On Thursday I try to envision a path for the sermon to take, weaving my thoughts into a coherent unit. It's almost like a play that has been broken up into pieces, and I have to figure out the best way to put it back together so that it will be coherent and meaningful. I spend Friday writing the sermon and Saturday editing and memorizing.

Do you preach entirely from memory?
I try to. I do often keep my manuscript with me, because I am prone to blank-out moments when even my own children's names would elude me. But I do my best not to use the manuscript. Not only does preaching from memory dramatically improve my delivery and timing, but the memorization process is the best editing tool I know. Even when I can't get it all memorized, the attempt leads to a much better sermon.

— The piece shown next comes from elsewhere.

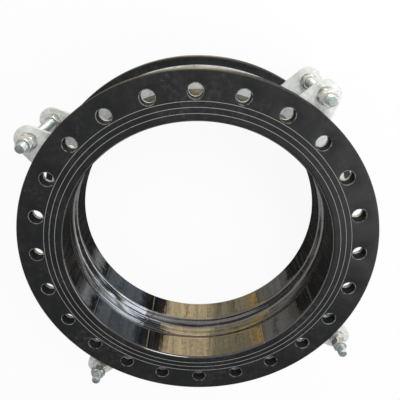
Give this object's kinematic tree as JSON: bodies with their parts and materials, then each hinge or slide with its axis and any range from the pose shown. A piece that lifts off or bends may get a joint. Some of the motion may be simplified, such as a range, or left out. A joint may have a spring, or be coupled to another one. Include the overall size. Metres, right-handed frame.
{
  "type": "rubber expansion joint",
  "caption": "Rubber expansion joint with full-face drilled flanges, a wide arch, split steel retaining rings behind the flanges, and threaded tie rods with nuts",
  "frame": {"origin": "On the bore's axis, in the plane of the lower flange's bead tops, which is where the part rests.", "axes": "+Z is the bore's axis and points from the lower flange to the upper one. +Y goes through the bolt hole at the top of the picture."},
  "size_m": [0.9349, 0.935, 0.302],
  "materials": {
    "rubber": "black moulded rubber, satin on the faces and glossier in the bore",
    "galvanised_plate": "dull hot-dip galvanised plate",
    "plated_rod": "zinc-plated thread",
    "plated_nut": "yellowish zinc plating"
  },
  "bodies": {
    "lower_end": {"rubber_body": "rubber", "bottom_ring_half_1": "galvanised_plate", "bottom_ring_half_2": "galvanised_plate", "tie_rod_1": "plated_rod", "tie_rod_2": "plated_rod", "tie_rod_3": "plated_rod", "tie_rod_4": "plated_rod", "bottom_nut_1": "plated_nut", "bottom_nut_2": "plated_nut", "bottom_nut_3": "plated_nut", "bottom_nut_4": "plated_nut", "inner_nut_1": "plated_nut", "inner_nut_2": "plated_nut", "inner_nut_3": "plated_nut", "inner_nut_4": "plated_nut", "top_nut_1": "plated_nut", "top_nut_2": "plated_nut", "top_nut_3": "plated_nut", "top_nut_4": "plated_nut", "lock_nut_1": "plated_nut", "lock_nut_2": "plated_nut", "lock_nut_3": "plated_nut", "lock_nut_4": "plated_nut"},
    "upper_end": {"top_ring_half_1": "galvanised_plate", "top_ring_half_2": "galvanised_plate"}
  },
  "joints": [
    {"name": "axial_compression", "type": "slide", "parent": "lower_end", "child": "upper_end", "axis": [0, 0, 1], "range_m": [-0.025, 0], "stiffness_N_per_m": 200000, "springref_m": 0.001, "deforming": ["rubber_body"]}
  ]
}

What developments would you like to see in your congregation's mission?
I'd like to see us engage in more local mission opportunities. Our community is quite affluent, but there are a lot of low-income families in the immediate vicinity of the church.

Describe an experience that made you think, "This is what church is all about."
Recently we began a mission project called Operation 3:16—the idea is to give in response to God's gift of Jesus Christ. Church members bring in supplies to make hundreds of bagged lunches, which we deliver to a homeless shelter in Indianapolis. People arrive in midafternoon and start making sandwiches and packing bags. People of all ages come, and they have a blast.

It is particularly important for an affluent congregation to do things like this. As you drive past one neighborhood of mansions after another, it is easy to forget that there is such need so near to us. As I walked around watching everyone with gloves on making piles of sandwiches, talking and laughing, serving the poor, I thought to myself, "This is the way it should be. This is why we are here."